[Start of Data provided]
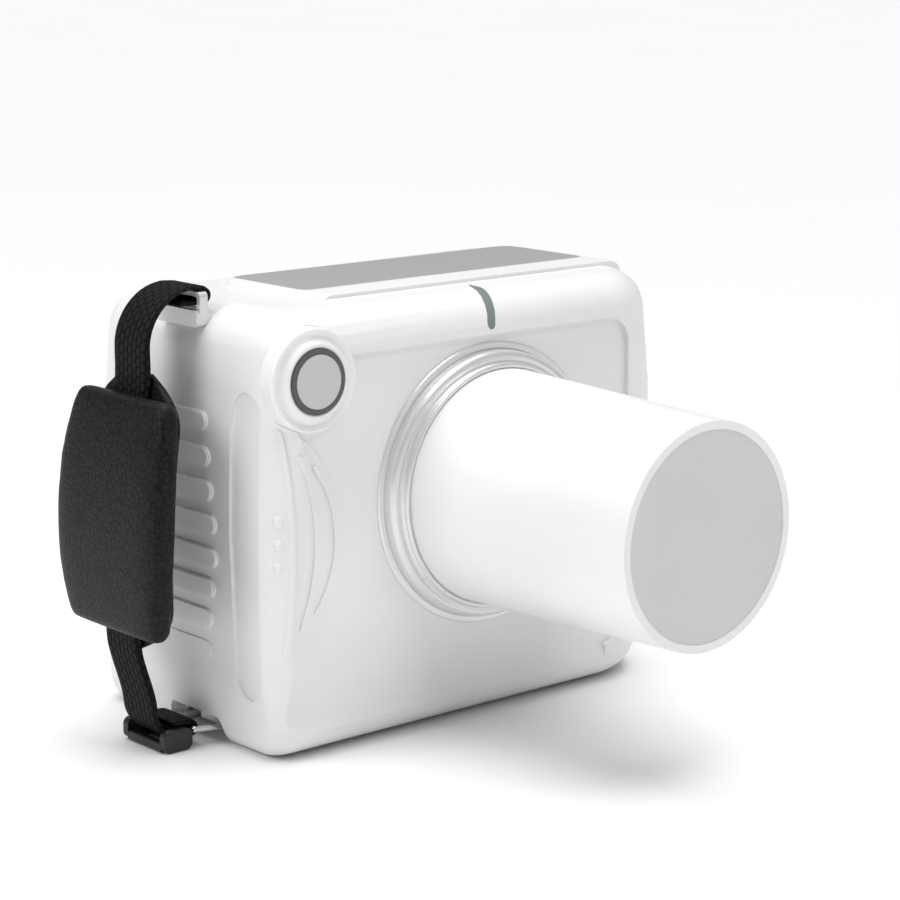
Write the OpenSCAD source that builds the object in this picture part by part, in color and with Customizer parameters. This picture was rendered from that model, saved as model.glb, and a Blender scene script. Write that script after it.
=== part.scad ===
/* [Housing] */
// half width of the housing at mid height
half_w = 81; // [78:0.5:84]
// how far the side walls lean in at the top and bottom
side_bow = 4.5; // [3:0.5:6]
// front rim plane of the housing
front_y = -48.5; // [-49:0.5:-48]
// back plane of the housing
back_y = 47; // [46:0.5:48]
// underside of the housing against the mouth of the tripod thread
base_z = -1.2; // [-1.3:0.1:-1.1]
// top of the housing shoulder
shoulder_z = 127; // [126.5:0.5:127.5]
// top of the raised deck around the display
deck_z = 128; // [127.6:0.1:128.4]
// parting plane between front and rear housing
split_y = -25.5; // [-26:0.5:-25]
// depth of the recessed front panel behind the rim
panel_depth = 2; // [1.5:0.1:2.5]

/* [Cone] */
// height of the beam axis above the floor
axis_z = 70; // [70:0.5:70]
// plane of the cone's open end
tip_y = -137.5; // [-150:0.5:-125]
// outer radius at the cone's open end
tip_r = 32.35; // [31.5:0.05:33]
// bore radius of the cone, the round radiation field
bore_r = 30; // [28:0.5:30]
// outer radius where the cone base meets the trim ring
base_r = 35.14; // [34.5:0.02:35.5]
// plane of the seam between cone and fixed base
seam_y = -69.5; // [-72:0.5:-68]
// outer radius of the trim ring
ring_r = 42.5; // [41:0.5:43.5]

/* [Exposure button] */
// sideways position of the exposure button
button_x = -66.5; // [-67:0.5:-66]
// height of the exposure button
button_z = 109; // [108:0.5:110]
// radius of the pressed cap
cap_r = 7.7; // [7.5:0.1:7.8]
// how far the exposure button presses in
button_travel = 1.2; // [0.8:0.1:1.2]

/* [Hand strap] */
// width of the strap webbing
web_w = 16; // [14:0.5:16]
// thickness of the strap webbing
web_t = 1.5; // [1.2:0.1:1.6]
// middle of the strap along the depth of the unit
strap_y = -1; // [-2:0.5:0]
// radius of the long bow of the strap
bow_r = 300; // [300:10:300]
// height of the pad along the strap
pad_h = 66; // [60:1:70]
// diameter of the steel wire of the lower ring
wire_d = 1.8; // [1.6:0.1:2]

/* [Base] */
// diameter of the tripod thread
tripod_d = 6.35; // [6.35:0.01:6.35]
// depth of the tripod thread
tripod_l = 9; // [8:0.5:10]

/* [Hidden] */
$fn = 96;
mid_z = 64;
panel_y = front_y + panel_depth;
inner_front = panel_y + 3;
inner_back = back_y - 3;
corner_r = 14;
bow_cx = 199.3;
bow_cz = 47.6;
lower_y = -6;
light_y = -36;
light_z = 114.5;
ring_x = -86.2;
ring_z = 3.6;
hinge_x = -70.5;
hinge_z = 2.2;
ring_half_out = 9.4;
ring_half_in = 10.6;
clip_ys = [lower_y - 8.4, lower_y + 8.4];
foot_xs = [-58, 50];
foot_z = -1.7;
power_x = 48;
power_z = 100;
socket_x = 48;
socket_z = 20;
tank_y0 = -20;
tank_y1 = 32;

// half width of the housing at height z
function side_x(z) = half_w - side_bow * pow((z - mid_z) / 63, 2);

// 2D outline (x, z) carried along Y from y0 to y1
module along_y(y0, y1) {
    translate([0, y1, 0]) rotate([90, 0, 0]) linear_extrude(y1 - y0) children();
}

// 2D outline (y, z) carried along X from x0 to x1
module along_x(x0, x1) {
    translate([x0, 0, 0]) rotate([90, 0, 90]) linear_extrude(x1 - x0) children();
}

// 2D outline (x, y) carried up from z0 to z1
module along_z(z0, z1) {
    translate([0, 0, z0]) linear_extrude(z1 - z0) children();
}

// tube or disc with its axis along Y
module ring_y(x, z, y0, y1, ro, ri) {
    along_y(y0, y1) translate([x, z]) difference() {
        circle(r = ro);
        if (ri > 0) circle(r = ri);
    }
}

// outline (radius, -y) turned around a line along Y
module turn_y(x, z) {
    translate([x, 0, z]) rotate([90, 0, 0]) rotate_extrude() children();
}

module bar(x0, y0, z0, x1, y1, z1) {
    translate([x0, y0, z0]) cube([x1 - x0, y1 - y0, z1 - z0]);
}

// rectangle with round corners from (a0, b0) to (a1, b1)
module round_rect(a0, b0, a1, b1, r) {
    translate([a0 + r, b0]) square([a1 - a0 - 2 * r, b1 - b0]);
    translate([a0, b0 + r]) square([a1 - a0, b1 - b0 - 2 * r]);
    for (a = [a0 + r, a1 - r])
        for (b = [b0 + r, b1 - r])
            translate([a, b]) circle(r = r);
}

// levels of one corner, from a straight wall into a rounded edge, as
// [height, half width, plan radius, setback]
function edge_marks(z, up, w, r, inset, fillet) =
    [for (t = [0:15:90]) let (k = 1 - cos(t))
        [z + up * fillet * sin(t), w - inset * k, max(r - min(inset, fillet) * k, 3), fillet * k]];

function wall_marks(r) = [for (z = [36, mid_z, 92]) [z, side_x(z), r, 0]];

left_front = concat(edge_marks(base_z + 10.8, -1, 79.3, 8, 4, 10.8), wall_marks(corner_r),
    edge_marks(shoulder_z - 13, 1, 78.2, 13, 13, 13));
right_front = concat(edge_marks(base_z + 10.8, -1, 77, 28, 10.8, 10.8), wall_marks(26),
    edge_marks(shoulder_z - 12, 1, 78.2, 27, 12, 12));
left_back = concat(edge_marks(base_z + 8, -1, 79.3, 12, 4, 8), wall_marks(15),
    edge_marks(shoulder_z - 13.5, 1, 78.2, 15, 12, 12));
right_back = concat(edge_marks(base_z + 10, -1, 77, 15, 10, 10), wall_marks(15),
    edge_marks(shoulder_z - 12.5, 1, 78.2, 15, 12, 12));

// points of one corner; sx and sy give the side, y is the face, g the growth
function corner_points(marks, sx, sy, y, g) =
    [for (m = marks) for (t = [0:7.5:90])
        [sx * (m[1] - m[2] + (m[2] + g) * cos(t)),
         y - sy * (m[3] + m[2]) + sy * (m[2] + g) * sin(t), m[0]]];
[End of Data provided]
## Exercise details
Write out, unaltered, the lines from the opening of the listing through the line that includes "panel_depth = 2; // [1.5:0.1:2.5]".

## Full answer
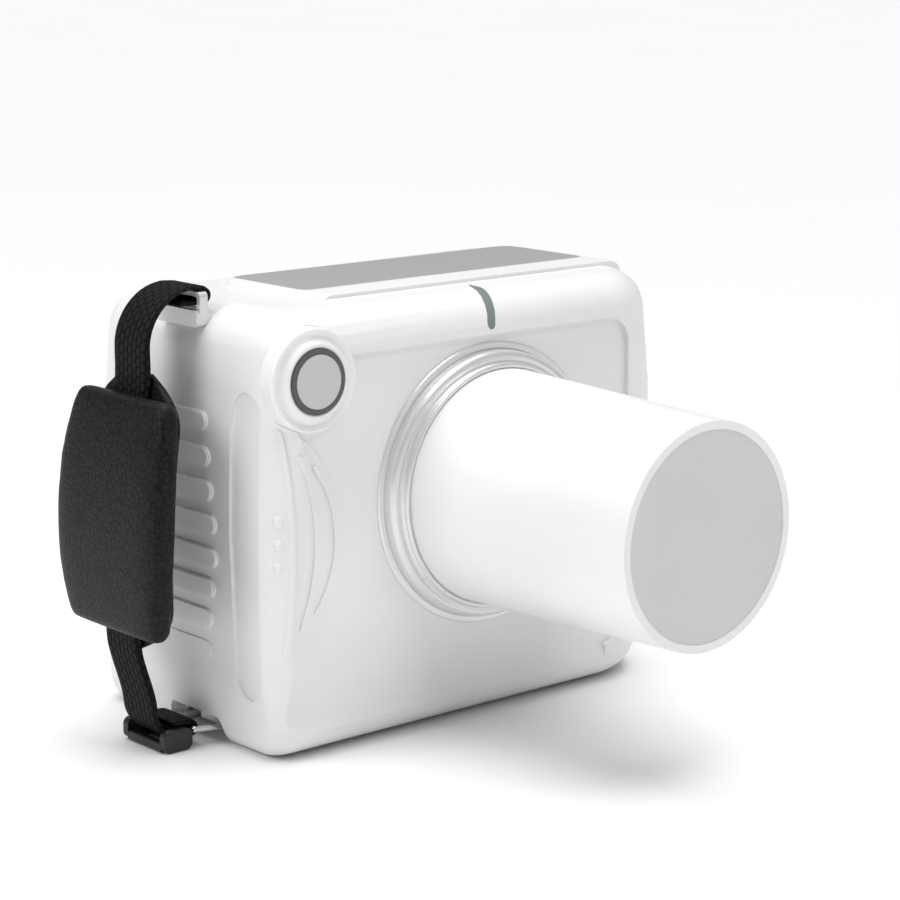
Write the OpenSCAD source that builds the object in this picture part by part, in color and with Customizer parameters. This picture was rendered from that model, saved as model.glb, and a Blender scene script. Write that script after it.
=== part.scad ===
/* [Housing] */
// half width of the housing at mid height
half_w = 81; // [78:0.5:84]
// how far the side walls lean in at the top and bottom
side_bow = 4.5; // [3:0.5:6]
// front rim plane of the housing
front_y = -48.5; // [-49:0.5:-48]
// back plane of the housing
back_y = 47; // [46:0.5:48]
// underside of the housing against the mouth of the tripod thread
base_z = -1.2; // [-1.3:0.1:-1.1]
// top of the housing shoulder
shoulder_z = 127; // [126.5:0.5:127.5]
// top of the raised deck around the display
deck_z = 128; // [127.6:0.1:128.4]
// parting plane between front and rear housing
split_y = -25.5; // [-26:0.5:-25]
// depth of the recessed front panel behind the rim
panel_depth = 2; // [1.5:0.1:2.5]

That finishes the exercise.